Topography and structural heterogeneities in surface ground deformation: a simulation test for Somma-Vesuvius volcano
- 1Istituto Nazionale di Geofisica e Vulcanologia, Osservatorio Vesuviano, via Diocleziano 328, Napoli, Italy
- 2Dipartimento di Scienze della Terra, dell'ambiente e delle Risorse (DiSTAR), University “Federico II” of Naples, Napoli, Italy
- 3Department of Industrial Engineering, University of Salerno, Fisciano, Italy
- 4Department of Mechanical Engineering, University of Bath, BA2 7AY Bath, UK
- 5Department of Physics “E.R. Caianiello”, University of Salerno, Fisciano, Salerno, Italy
- 6Research Group “Geodesia”, Universidad Complutense de Madrid, 28040 Madrid, Spain
Correspondence: Umberto Tammaro (firstname.lastname@example.org)
We simulate the deformation of Somma-Vesuvius volcano due to some overpressure sources by means of a finite element 3D code. The main goal of these simulations is to investigate the influence of topography and structural heterogeneity on ground deformation. In our model the sources of deformation are embedded in an elastic linear isotropic medium and located at various depths. Geometry (shape and lateral extension) of the sources is mainly constrained by the results coming from recent seismic tomography studies. The structural heterogeneity has been modelled in terms of dynamic elastic parameters (Young's modulus) retrieved from previous seismic tomography and gravity studies. A high-resolution digital terrain model is used for the topography of the volcano subaerial edifice. Evidences from our results suggest that real topography and structural heterogeneities are key factors governing the ground deformation, which often turns being one of the most relevant problems in volcano monitoring. A large deviation from the axially symmetrical model of the displacement field is the main result of our modelling.

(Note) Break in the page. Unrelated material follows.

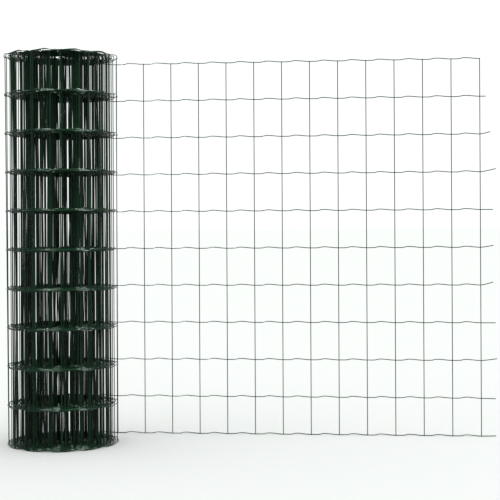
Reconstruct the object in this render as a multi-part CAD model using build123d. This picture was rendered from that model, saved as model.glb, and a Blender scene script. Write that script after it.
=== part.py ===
"""Roll of green plastic-coated welded wire fencing, stood on end with its free end unrolled.

Frame: the roll's axis is Z, the floor it stands on is z = 0, and the unrolled length runs along +X,
tangent to the back (+Y) of the roll. Millimetres throughout.
"""

from build123d import *
import math
import os

# Driving dimensions of the mesh
WIRE_DIAMETER = 2.2          # steel core with its plastic coat
WIRE_SIDES = 4
LINE_COUNT = 11              # line wires, which run along the fence
LINE_PITCH = 100.0           # height of one mesh
STAY_PITCH = 75.0            # width of one mesh
CRIMP_RISE = 3.0             # height of the tension crimp in each mesh of a line wire
CRIMP_START = 0.24           # where the crimp starts to rise, as a share of the mesh
CRIMP_CREST = 0.46           # where the crimp is highest

# Driving dimensions of the roll
FENCE_LENGTH = 25000.0       # of the whole piece, wound and unrolled
ROLL_DIAMETER = 294.0        # over the hoops of the outermost turn
BORE_DIAMETER = 40.0
TURNS_PER_RIDGE = 9          # turns that one ridge on the roll's ends stands for
GROOVE_DEPTH = 4.0           # depth of the grooves between those ridges
RIM_LAND = 6.0               # width of the flat rim that the roll stands on

# Driving dimensions of the unrolled length
FREE_STAYS = 15
FIRST_STAY_X = 41.0
LAP_DEPTH = 1.0              # how far its line wires stand proud of the hoops they lap over
STUB_LENGTHS = [0.0, 15.0, 26.0, 40.0, 32.0, 33.0, 32.0, 38.0, 41.0, 37.0, 37.0]   # cut ends, top to bottom
STUB_RISES = [0.0, 0.0, 6.0, 8.0, 0.0, 5.0, 8.0, 0.0, 5.0, -1.0, 1.0]              # top to bottom

# Sizes that follow
wire_radius = WIRE_DIAMETER / 2
line_heights = [wire_radius + level * LINE_PITCH for level in range(LINE_COUNT)]
mesh_height = line_heights[-1] + wire_radius
roll_radius = ROLL_DIAMETER / 2
bore_radius = BORE_DIAMETER / 2
drum_radius = roll_radius - WIRE_DIAMETER
line_y = roll_radius + LAP_DEPTH - wire_radius
stay_y = line_y - WIRE_DIAMETER
last_stay_x = FIRST_STAY_X + (FREE_STAYS - 1) * STAY_PITCH
wound_length = FENCE_LENGTH - last_stay_x - STAY_PITCH / 2
turn_pitch = math.pi * (roll_radius ** 2 - bore_radius ** 2) / wound_length
turns = (roll_radius - bore_radius) / turn_pitch
ridge_count = round(turns / TURNS_PER_RIDGE)
ridge_pitch = (drum_radius - RIM_LAND - bore_radius) / ridge_count


def end_profile(face_z, inward):
    """Points across one end of the roll: ridges and grooves for its turns, from the bore to a flat rim."""
    points = [(bore_radius, face_z)]
    for index in range(ridge_count):
        ridge = bore_radius + index * ridge_pitch
        points.append((ridge + ridge_pitch / 2, face_z + inward * GROOVE_DEPTH))
        points.append((ridge + ridge_pitch, face_z))
    return points


def hoop_profile():
    """Points up the outside of the roll: a hoop for the outer turn's line wire at each level."""
    points = []
    for height in line_heights:
        points.append((drum_radius, height - wire_radius))
        points.append((roll_radius, height))
        points.append((drum_radius, height + wire_radius))
    return points


def wound_roll():
    """The wound turns as one turned solid with its bore."""
    outline = end_profile(0.0, 1) + hoop_profile() + end_profile(mesh_height, -1)[::-1]
    section = make_face(Polyline([(radius, 0.0, height) for radius, height in outline], close=True))
    return revolve(section, Axis.Z)


def wire_section(plane):
    """Outline of a wire, with few sides, on a plane."""
    return plane * RegularPolygon(wire_radius, WIRE_SIDES, major_radius=False, rotation=180 / WIRE_SIDES)


def line_wire(level):
    """One line wire of the unrolled length: from its lap on the roll, with a crimp in each mesh, to its cut end."""
    height = line_heights[level]
    points = [(0.0, height)]
    for index in range(FREE_STAYS - 1):
        weld_x = FIRST_STAY_X + index * STAY_PITCH
        points.append((weld_x + CRIMP_START * STAY_PITCH, height))
        points.append((weld_x + CRIMP_CREST * STAY_PITCH, height + CRIMP_RISE))
        points.append((weld_x + STAY_PITCH, height))
    from_top = LINE_COUNT - 1 - level
    stub_end = last_stay_x + wire_radius + STUB_LENGTHS[from_top]
    points.append((stub_end, height + STUB_RISES[from_top]))
    sections = [wire_section(Plane(origin=(x, line_y, z), x_dir=(0, 1, 0), z_dir=(1, 0, 0))) for x, z in points]
    return loft(sections, ruled=True)


def stay_wire(index):
    """One upright stay wire."""
    x = FIRST_STAY_X + index * STAY_PITCH
    return extrude(wire_section(Plane(origin=(x, stay_y, 0), x_dir=(0, 1, 0), z_dir=(0, 0, 1))), mesh_height)


def unrolled_mesh():
    """The unrolled length: line and stay wires welded where they cross, lapped on the roll's hoops."""
    lines = [line_wire(level) for level in range(LINE_COUNT)]
    stays = [stay_wire(index) for index in range(FREE_STAYS)]
    mesh = lines[0].fuse(*lines[1:], *stays)
    hoops = Cylinder(roll_radius, 3 * mesh_height)
    return mesh - hoops


os.makedirs("parts", exist_ok=True)
export_step(wound_roll(), "parts/wound_roll.step")
export_step(unrolled_mesh(), "parts/unrolled_mesh.step")
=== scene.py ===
"""The look of the roll of welded wire fencing: every wire of the roll and of its unrolled length.

Metres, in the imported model's frame: the roll's axis is Z, the floor is z = 0, and the unrolled length
runs along +X from the back (+Y) of the roll. A place on the fencing is given by its run, the distance
along the mesh from where it leaves the roll, and its height. A run is negative along the unrolled
length and grows inward through the wound turns.
"""

import bpy
import math
import numpy as np
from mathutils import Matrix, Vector


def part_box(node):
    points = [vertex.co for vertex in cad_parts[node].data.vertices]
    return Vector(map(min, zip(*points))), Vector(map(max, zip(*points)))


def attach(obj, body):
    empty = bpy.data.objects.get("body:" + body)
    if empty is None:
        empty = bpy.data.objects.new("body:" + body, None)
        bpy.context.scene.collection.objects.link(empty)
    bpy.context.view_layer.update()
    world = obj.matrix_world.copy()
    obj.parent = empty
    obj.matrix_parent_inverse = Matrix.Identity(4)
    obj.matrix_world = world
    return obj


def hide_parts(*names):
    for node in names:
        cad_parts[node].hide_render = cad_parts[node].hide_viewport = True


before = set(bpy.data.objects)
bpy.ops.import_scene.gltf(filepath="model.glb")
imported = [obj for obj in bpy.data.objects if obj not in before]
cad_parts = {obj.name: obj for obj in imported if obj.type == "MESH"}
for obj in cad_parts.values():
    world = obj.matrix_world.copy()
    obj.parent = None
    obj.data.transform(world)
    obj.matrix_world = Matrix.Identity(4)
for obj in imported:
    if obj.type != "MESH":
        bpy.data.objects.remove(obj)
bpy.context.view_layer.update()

# The mesh
WIRE_RADIUS = 0.0011
STAY_PITCH = 0.075           # width of one mesh
LINE_COUNT = 11              # line wires, which run along the fence
CRIMP_RISE = 0.003           # height of the tension crimp in each mesh of a line wire
CRIMP_START = 0.24           # where the crimp starts to rise, as a share of the mesh
CRIMP_CREST = 0.46           # where the crimp is highest
WELD_RADIUS = 0.00135        # of the coat's fillet where two wires cross
CORE_RADIUS = 0.00085        # of the steel inside the coat, bare where a wire was cut
CORE_PROUD = 0.00008         # how far the steel stands out of the coat there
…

Such an asymmetry is routinely unaccounted for when Mogi's simplistic modelling in a homogeneous medium with simplified topography is used. Our study clearly demonstrate that a better knowledge of deformation patterns can significantly help in the location of monitoring sensors as well as in the design of an efficient geodetic network.

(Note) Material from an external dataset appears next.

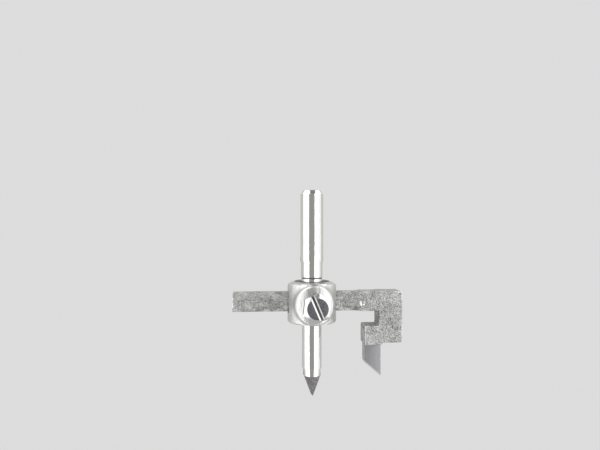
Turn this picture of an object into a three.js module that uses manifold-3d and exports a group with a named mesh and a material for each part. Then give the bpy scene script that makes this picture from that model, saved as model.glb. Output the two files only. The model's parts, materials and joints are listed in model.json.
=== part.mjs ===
// Circle cutter for tiles. A drill turns the shank, the pilot point holds the centre, and the
// blade on the sliding arm cuts the circle. Sizes are millimetres. The origin is the centre of
// the drive shank's end face, +Z runs up the spindle away from the pilot point, +X runs along
// the arm to the blade, and the clamp screw's head faces -Y.

import * as THREE from "three";
import { mergeVertices } from "three/addons/utils/BufferGeometryUtils.js";
import Module from "manifold-3d";

const wasm = await Module();
wasm.setup();

// Fits and facets
const seatGap = 0.3; // play between two pieces that touch on the real cutter
const cutOverrun = 2; // how far a cut runs past the face that it opens
const weldDistance = 0.0001; // corners nearer to each other than this are one
const roundSegments = 72;
const screwSegments = 48;
const dimpleSegments = 24;
const hexagonSides = 6;
const filletSteps = 5;
const brokenEdgeSteps = 2;
const bossRings = 6;

// Drive shank
const shankRadius = 4.75;
const shankLength = 28.6;
const shankEndRadius = 3.6;
const shankEndChamfer = 1.7;
const shankTaperLength = 1.6;
const neckRadius = 4.4;
const neckLength = 7.1;
const shankSeatDepth = 3.8;
const grooveRise = 1.1; // from the hub's top face up to the groove turned in the neck
const grooveWidth = 0.5;
const grooveDepth = 0.3;

// Hub
const hubRadius = 10;
const hubHeight = 16.6;
const hubTopFaceRadius = 7.3;
const hubShoulderHeight = 1.1;
const hubBottomChamfer = 0.5;
const bossRadius = 7.9;
const bossFaceReach = 13; // from the spindle's axis to the boss's front, which is round about it
const bossEdgeRadius = 0.8;
const crossHoleDrop = 8.4; // from the hub's top face down to the arm's axis
const crossHoleFillet = 0.6;

// Pilot rod and its carbide point
const pilotRadius = 4;
const pilotReach = 21.9; // below the hub's bottom face
const pilotSeatDepth = 3.5;
const pilotStepLength = 3.1;
const pilotStepRadius = 3.8;
const pilotEndRadius = 3.55;
const pointWidth = 6.9;
const pointThickness = 2.6;
const pointLength = 9; // below the rod's end, before the edges are ground back
const pointSeatDepth = 2.6; // up inside the rod's slot
const pointReliefDegrees = 10;

// Arm, a square cast bar whose edges are milled off as far as its C-shaped head
const barSize = 8;
const barChamfer = 2.3;
const barTailReach = 32.5; // from the spindle's axis to the bar's free end
const barSetback = 1.8; // of the bar's axis behind the radial plane that the blade's face lies in
const millReach = 17.2; // from the spindle's axis to where the milled edges start to run out
const millRadius = 4;
const headReach = 37.6; // from the spindle's axis to the head's outer face
const legWidth = 9.8;
const legDepth = 9; // from its front face, flush with the bar's, to its back
const notchHeight = 6.1;
const jawHeight = 7.1;
const jawLipHeight = 0.9; // how far the jaw drops lower round the blade
const jawReach = 6; // how far the jaw stands out from the leg
const headCornerRadius = 0.9;
const notchCornerRadius = 0.5;
const jawCornerRadius = 0.5;
const castEdge = 0.3;
const dimpleReach = 20.7; // from the spindle's axis to the dimple in the bar's front face
const dimpleDrop = 0.6; // below the bar's axis
const dimpleRadius = 1.7;
const dimpleDepth = 0.7;

// Blade and its pocket
const bladeWidth = 7.1;
const bladeThickness = 3.2;
const bladeTopDrop = 1.4; // from the jaw's top face down to the pocket's roof
const bladeTipDrop = 13.5; // from the jaw's lowest face down to the blade's tip
const bladeRise = 6; // how far the slanted edge climbs across the blade
const bladeReliefDegrees = 12;
const bladeLandWidth = 0.7;
const bladeLandDegrees = 45;

// Grub screw that locks the blade
const grubRadius = 2;
const grubLength = 3;
const grubChamfer = 0.35;
const grubSlotWidth = 0.8;
const grubSlotDepth = 0.9;
const grubDrop = 4.3; // from the jaw's top face down to the screw's axis

// Clamp screw of the arm
const clampRadius = 3;
const clampLength = 14; // from the tip to the underside of the head
const clampTipChamfer = 0.8;
const clampHeadFlats = 10;
const clampHeadHeight = 4;
const clampDiscRadius = 4.05;
const clampBevelHeight = 1;
const clampSlotWidth = 1.4;
const clampSlotDepth = 1.8;
const clampSlotChamfer = 0.35;
const clampSlotDegrees = -67; // turned from +X, seen from the front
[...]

The volcanic complex of Somma-Vesuvius is a stratovolcano located in the Campania Plain. It consists of an older edifice, partly dismantled by a caldera process, Mount Somma and a younger one, Mount Vesuvius, that is located within the caldera of Mount Somma, formed about 18 000 year BP (Landi et al., 1999). It has a rim (maximum altitude 1131 m a.s.l.) well preserved in the northern sector. Instead, Mount Vesuvius is almost symmetrical cone, with maximum altitude of 1281 m a.s.l. It was formed by means the accumulation of ash, scoria and lava flows, given off mainly from the central vent.
Somma-Vesuvius is known worldwide for the devastating Plinian eruption (79 AD) that destroyed Herculaneum and Pompeii. In 472 AD, a subplinian eruption occurred, followed by a persistent activity of about 700 years (Mastrolorenzo et al., 2002; Rolandi et al., 2004). From the 12th century to 1631 there was a period of low activity, which ended with a subplinian eruption. It was followed, until 1944, by a period characterized by medium and small-size eruptions. Since the last eruption in 1944, the Somma-Vesuvius volcano is in a quiescent phase. It has an activity consisting of hundreds of low energy earthquakes per year (Bianco et al., 1998; De Natale et al., 1998, 2004), generally characterized by earthquake swarms (Bianco et al., 1999), fumarolic activity at the summit crater (Chiodini et al., 2001) and subsidence (Tammaro et al., 2013; Pingue et al., 2013). The largest earthquake (MD = 3.6) was recorded on October 1999 (Del Pezzo et al., 2004; De Natale et al., 2004; Galluzzo et al., 2004; Cubellis et al., 2007).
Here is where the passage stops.